Mit diesem Vorbringen zeigt die Beschwerde keine Rechtswidrigkeit des angefochtenen Bescheides auf.

Der Beschwerdeführer hat durch seinen jedenfalls seit dem 1. Jänner 2006 unberechtigten Aufenthalt in der Dauer von etwa einem Jahr und zweieinhalb Monaten gravierend gegen das maßgebliche öffentliche Interesse an der Einhaltung der die Einreise und den Aufenthalt von Fremden regelnden Vorschriften verstoßen, dem aus der Sicht des Schutzes und der Aufrechterhaltung der öffentlichen Ordnung (Art. 8 Abs. 2 EMRK) ein hoher Stellenwert zukommt. Die aus seinem inländischen Aufenthalt ableitbare Integration wird zudem dadurch relativiert, dass der vor seiner Eheschließung am 15. Dezember 2003 gelegene Aufenthalt von etwa zwei Jahren und zwei Monaten auf dem Boden der insofern unstrittigen Feststellungen für den Zeitraum von etwa einem Jahr und acht Monaten - damit weitaus überwiegend - unrechtmäßig war. Der Umstand, dass der Beschwerdeführer in Österreich verheiratet ist, wird in seinem Gewicht insofern relativiert, als er auch zum Zeitpunkt der Eheschließung über keinen Aufenthaltstitel verfügte und daher rechtens nicht mit einem dauernden Aufenthalt in Österreich rechnen durfte.

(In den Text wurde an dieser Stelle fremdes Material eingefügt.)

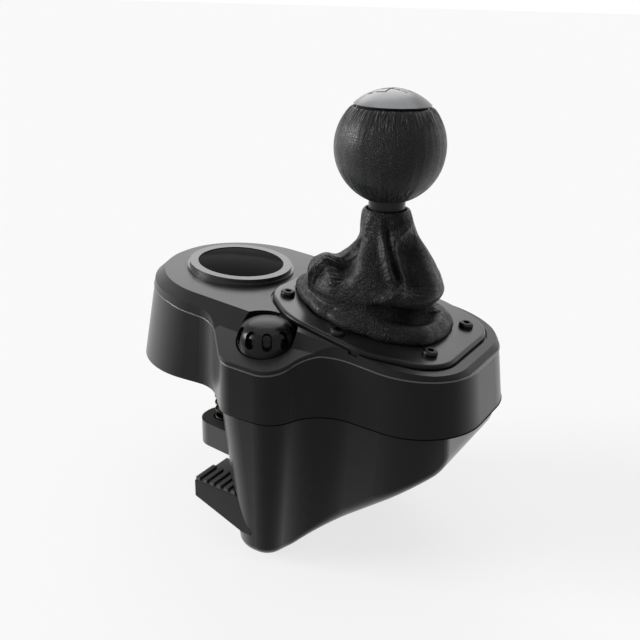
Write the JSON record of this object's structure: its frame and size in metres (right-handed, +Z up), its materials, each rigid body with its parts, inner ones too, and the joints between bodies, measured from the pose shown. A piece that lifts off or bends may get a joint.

Diese persönlichen Interessen des Beschwerdeführers am Verbleib in Österreich vermögen damit das besagte maßgebliche öffentliche Interesse - auch unter Bedachtnahme auf seine ins Treffen geführte Ehe und Berufstätigkeit - nicht zu überwiegen. Von daher kann die Auffassung der belangten Behörde, dass die vorliegende fremdenpolizeiliche Maßnahme nach § 66 Abs. 1 FPG (i.d.F. vor der Novelle BGBl. I. Nr. 29/2009) dringend geboten sei, nicht als rechtswidrig angesehen werden.

3. Die Beschwerde war daher gemäß § 42 Abs. 1 VwGG als unbegründet abzuweisen.

4. Der Ausspruch über den Aufwandersatz stützt sich auf die §§ 47 ff VwGG in Verbindung mit der Verordnung BGBl. II Nr. 455/2008.